A new era for virtual reality?

Senior Web Developer Lawrie Cape discusses the latest technological breakthroughs in the world of virtual reality and the implications for internet content.

Virtual reality. For many, the words conjure up visions of clunky headsets and luminous coloured, headache inducing, primitive 3D shapes. But we are allegedly on the cusp of a VR revolution.

Technology has caught up with the ambitions of the early experiments with virtual reality, with modern hardware and software finally being capable of transporting users into virtual worlds, without causing nausea or neck ache from weighty headsets.

Three virtual reality headsets are due to launch in the next 6 months, from three big players in the technology industry - Facebook's Oculus Rift, HTC & Valve's Vive and Sony's Playstation VR. One big question, is how many people are actually going to pay for a headset to experience these new virtual worlds? From Laserdiscs and Apple's Newton, to Microsoft's Kinect and 3D televisions, there's a slew of gadgets that were touted to change the way we interact with technology, but that never caught on. So will VR be different, or will it be another failed technology soon to be on the scrapheap?

The big players seem to believe in it, and are putting their money behind it. Facebook bought Oculus, the company behind the Oculus Rift headset, for 2 billion dollars, and HTC claimed that "VR is more important" to them than their current mobile phone business. Deutsche Bank, the global banking and financial services company, have predicted that 2016 will be the year that VR becomes widely adopted, and has estimated that the industry will be worth $7 billion by 2020.

But what actually is virtual reality? At its core, it's a screen directly in front of your eyes, which matches the movements of your head, giving the impression of you actually being within a 3D scene, as opposed to viewing it through a fixed window, as say, a television allows. Proponents say it gives an incredible, and previously unexperienced sense of presence, depth, scale and immersion, all of which open the doors for new and creative experiences.

An obvious application is for video games, and this is indeed an area which is being explored. Valve, the company working with HTC on the Vive headset, run the incredibly popular Steam digital distribution platform for PC games and the Playstation VR system is being launched to run on Sony's Playstation 4 console, so we can expect to see a range of popular games being launched with VR in the coming months.

Another area which is being explored is film, with directors keen to explore the new creative possibilities it offers. The 2016 Sundance film festival for example, had over 20 virtual reality based films and experiences. There are even production studios which have been established specifically to explore this new medium. One notable example is Vrse.Works, whose award winning 3d films include the UN funded “Clouds Over Sidra”, which follows a twelve year old Syrian refugee in the Za’atari camp in Jordan.

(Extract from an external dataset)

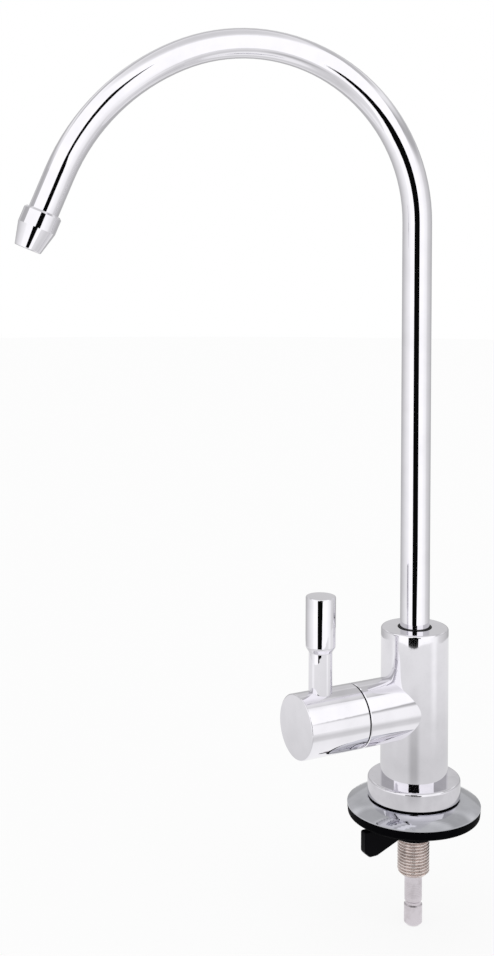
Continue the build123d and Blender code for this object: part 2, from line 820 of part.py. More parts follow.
# Wing nut: a short hub with two deep wings
nut_top = washer_bottom - face_gap
nut_bottom = nut_top - nut_hub_height
wing_foot = nut_top - wing_depth
wing_edge = wing_span / 2
nut_bore = shank_radius + running_gap
nut_radius = nut_bore + nut_wall
wing_direction = (-cos(radians(wing_angle)), -sin(radians(wing_angle)), 0)
wing_side = Vector(*wing_direction).cross(Vector(0, 0, 1))
wing_profile = Plane(origin=(0, 0, 0), x_dir=wing_direction, z_dir=wing_side)
with BuildPart() as wing_nut:
    with BuildSketch(wing_profile) as wing_shape:
        for side in (1, -1):
            with BuildLine():
                Polyline(
                    (side * nut_bore, nut_top),
                    (side * wing_edge, nut_top),
                    (side * wing_edge, nut_top - wing_edge_height),
                    (side * (wing_edge - wing_corner_radius), wing_foot),
                    (side * (wing_edge - wing_toe_width), wing_foot),
                    (side * nut_radius, nut_bottom),
                    (side * nut_bore, nut_bottom),
                    close=True,
                )
            make_face()
        outer_corners = wing_shape.vertices().filter_by(lambda corner: abs(corner.X) > nut_radius)
        corners = outer_corners.filter_by(lambda corner: corner.Y < nut_top - nut_edge_radius)
        fillet(corners, wing_corner_radius)
    extrude(amount=wing_thickness / 2, both=True)
    fillet(wing_nut.edges().filter_by(wing_profile), nut_edge_radius)
    with BuildSketch(Plane.XY.offset(nut_bottom)):
        Circle(nut_radius)
    extrude(amount=nut_hub_height)
    with BuildSketch(Plane.XY.offset(nut_bottom)):
        Circle(nut_bore)
    extrude(amount=nut_hub_height, mode=Mode.SUBTRACT)
wing_nut.part.label = "wing_nut"
export_step(wing_nut.part, "parts/wing_nut.step")
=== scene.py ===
"""Looks of a deck-mounted swan neck filter tap: finishes, thread, turned details, studio and camera."""
import logging
from dataclasses import dataclass
from enum import Enum
from functools import cache
from math import cos, floor, pi, radians, sin, tan
from typing import Any, Callable, Optional, Sequence, Union

import bmesh
import bpy
from mathutils import Matrix, Vector


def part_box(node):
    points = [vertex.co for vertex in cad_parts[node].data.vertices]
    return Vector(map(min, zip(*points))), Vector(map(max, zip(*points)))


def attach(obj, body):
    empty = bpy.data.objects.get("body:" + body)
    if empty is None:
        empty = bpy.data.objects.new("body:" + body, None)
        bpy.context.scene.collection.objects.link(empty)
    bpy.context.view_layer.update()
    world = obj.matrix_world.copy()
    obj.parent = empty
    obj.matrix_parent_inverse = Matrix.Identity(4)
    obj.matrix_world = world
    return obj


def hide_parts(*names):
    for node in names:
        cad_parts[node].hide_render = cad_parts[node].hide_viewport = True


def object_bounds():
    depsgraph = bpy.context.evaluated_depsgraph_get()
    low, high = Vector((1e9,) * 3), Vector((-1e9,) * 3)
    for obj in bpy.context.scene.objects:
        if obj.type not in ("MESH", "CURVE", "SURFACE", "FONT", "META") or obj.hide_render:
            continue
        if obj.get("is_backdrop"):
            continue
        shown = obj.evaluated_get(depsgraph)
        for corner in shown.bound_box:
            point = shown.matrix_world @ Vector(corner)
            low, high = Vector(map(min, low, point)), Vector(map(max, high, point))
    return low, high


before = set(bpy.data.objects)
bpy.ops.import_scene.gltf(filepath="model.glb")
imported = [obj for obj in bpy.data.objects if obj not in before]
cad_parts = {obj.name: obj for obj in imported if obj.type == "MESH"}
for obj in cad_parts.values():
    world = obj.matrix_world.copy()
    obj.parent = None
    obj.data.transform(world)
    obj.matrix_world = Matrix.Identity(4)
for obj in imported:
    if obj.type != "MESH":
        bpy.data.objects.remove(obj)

logging.basicConfig(level=logging.INFO, format="%(message)s")
log = logging.getLogger("tap")

Point = tuple[float, float]
Range = tuple[float, float]
Corner = tuple[float, float, float]
Colour = tuple[float, float, float]
Value = Union["Shade", float]
Paint = Union["Shade", Colour]

MILLIMETRE = 0.001
UPRIGHT = Vector((0.0, 0.0, 1.0))
WHITE: Colour = (1.0, 1.0, 1.0)
BLACK: Colour = (0.0, 0.0, 0.0)


class Carrier(Enum):
    """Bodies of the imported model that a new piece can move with."""

    FAUCET = "faucet"
    SPOUT = "spout"
    HANDLE = "handle"
    WING_NUT = "wing_nut"


class Seen(Enum):
    """Where a piece of the studio shows; the values are the kinds of ray that pass it by."""

    ONLY_IN_METAL = ("visible_camera", "visible_diffuse", "visible_shadow")
    NOT_IN_METAL = ("visible_glossy",)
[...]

The use of VR puts the viewer front and centre in the events. As Scott Stein has said, "the power of virtual reality filmmaking, if it's anything like what Clouds Over Sidra demonstrates, is utterly overwhelming. It's not just about gaining perspective, but the beginnings of true telepresence. [...] To feel like you're in a place where you really aren't, but share the emotions and connections...yes, it's magic, and ghostly, and unreal. And I'm not even sure what it fully means yet."

But how does all of this affect the web? Where desktop apps and games go today, the web follows tomorrow. Following its popularity with film makers, YouTube now supports 3D videos, both in its mobile apps and in browsers. And as mobile devices get more powerful, and contain multiple complex sensors, they can start to do some of the heavy lifting required by VR. Google's Cardboard for example, is a bare-bones virtual reality headset made from folded cardboard and a mobile phone. It can run dedicated apps, or even web sites as immersive 3D experiences, and has been the first taste of VR for many users, with over 1 million sold to date.

Brands have already begun making use of these new technologies for digital marketing campaigns, with various approaches, ranging from 360 videos on YouTube, dedicated desktop programs, mobile applications and standalone websites. Notable examples come from high profile brands, such as Volvo, Castrol and Stella Artois.

Looking further to the future, Mozilla, the company behind Firefox, are working on project called MozVR to "help bring high performance virtual reality to the open web" and A-Frame, "an open source framework for easily creating WebVR experiences with HTML" - aiming to make the creation of virtual reality experiences on the web as easy and accessible as writing HTML.

Is this the direction gaming, film and even the internet is heading? In five years, will VR headsets be a common sight in the home and office? It's hard to say, but some of the world's largest companies are betting on VR being more than just a novelty. The technology is right around the corner, but will the content be engaging enough to balance the costs?